Motion has been filed by Mineralized Foods, Inc., claimant of the products seized, for an order to remove the case for trial to the District Court of the United States for the District of Maryland. The ground for the motion is that the claimant, Mineralized Foods, Inc., is a corporation having principal place of business in the city of Baltimore, Maryland. The claimant relies upon the provisions of the act set out in Section 304(a), 21 U.S.C.A. § 334(a), of which the pertinent portion is as follows:

 "In any case where the number of libel for condemnation proceedings is limited as above provided the proceeding pending or instituted shall, on application of the claimant, seasonably made, be removed for trial to any district agreed upon by stipulation between the parties, or, in case of failure to so stipulate within a reasonable time, the claimant may apply to the court of the district in which the seizure has been made, and such court (after giving the United States attorney for such district reasonable notice and opportunity to be heard) shall by order, unless good cause to the contrary is shown, specify a district of reasonable proximity to the claimant's principal place of business, to which the case shall be removed for trial."

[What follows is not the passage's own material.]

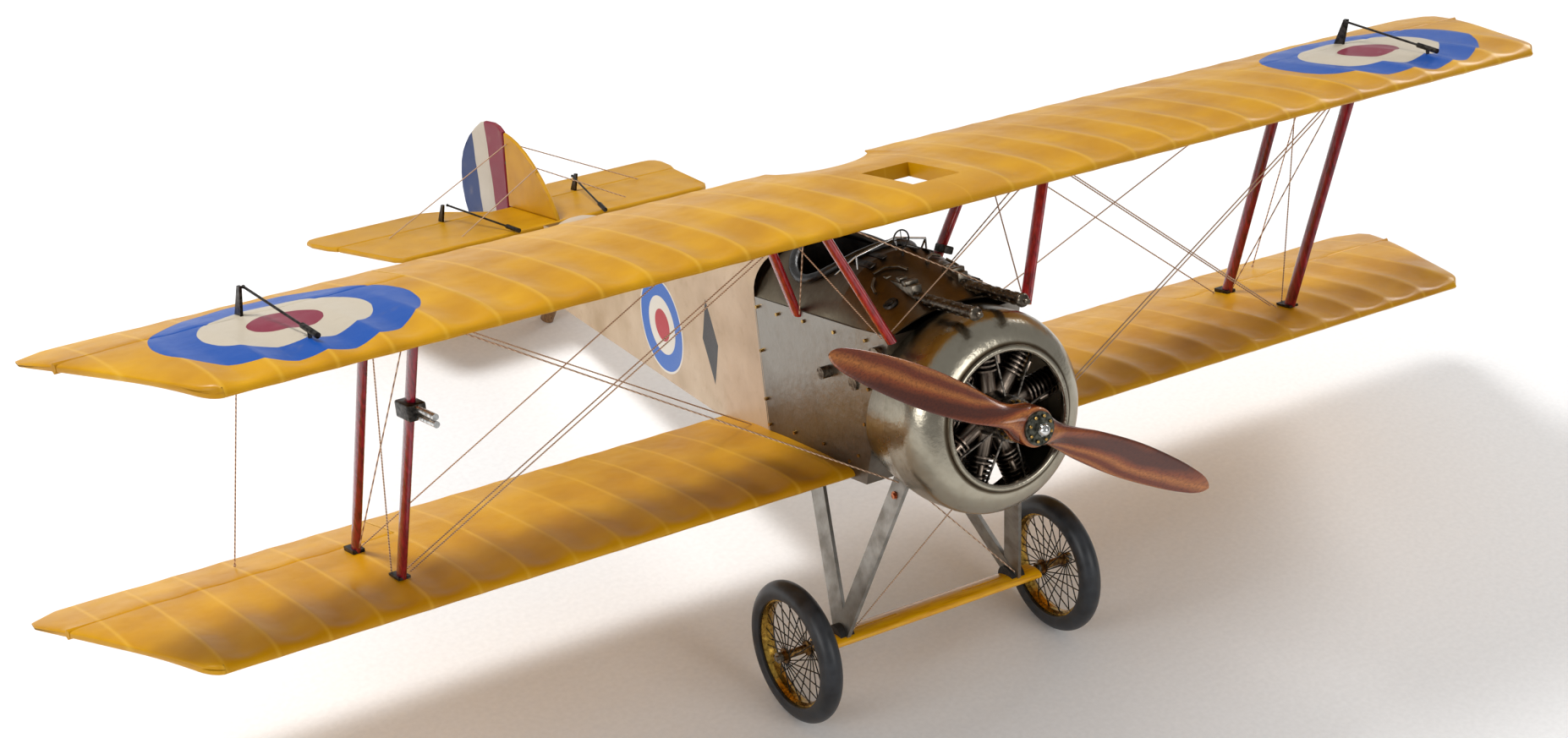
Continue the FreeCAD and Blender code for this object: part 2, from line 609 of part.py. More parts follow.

 It is contended by the claimant that because its place of business is located in the District of Maryland and because the act provides that unless good cause to the contrary is shown by the Government it is entitled to have the Court specify a Court of "reasonable proximity" to its principal place of business as the place of trial, it therefore necessarily follows that a removal order should be entered, and that the District Court for the District of Maryland is the proper place to which the case should be removed. The Government contends on the other hand that a proper interpretation of the Act, particularly in view of its legislative history, does not permit the Court to remove the case to the district of claimant's residence; in other words that the term "reasonable proximity" must be held to exclude the claimant's own district.

 I do not find it necessary to decide this point in passing upon the motion. The parties having failed to stipulate with reference to any district to which the case should be removed, the Court's duty is to specify a district of "reasonable proximity" unless good cause to the contrary is shown. I am of opinion that whenever it appears that the seizure has been made and the libel filed in a district which is itself of "reasonable proximity" to the claimant's principal place of business, that fact alone constitutes good cause against removal. The Eastern District of Pennsylvania is a district of "reasonable proximity" to the claimant's principal place of business. The District Court for that district sits in the city of Philadelphia which is approximately one hundred miles distant from claimant's principal place of business. It is imposing no hardship upon the claimant in this instance to require the case to be tried in the district where the libel is filed. It appears that the seized products are situated in this district and were in the hands of a person other than claimant when seized; and it is further stated by the Government that many of the witnesses are in this district.

 Claimant's motion will be denied. An order may be prepared and entered in accordance with this opinion.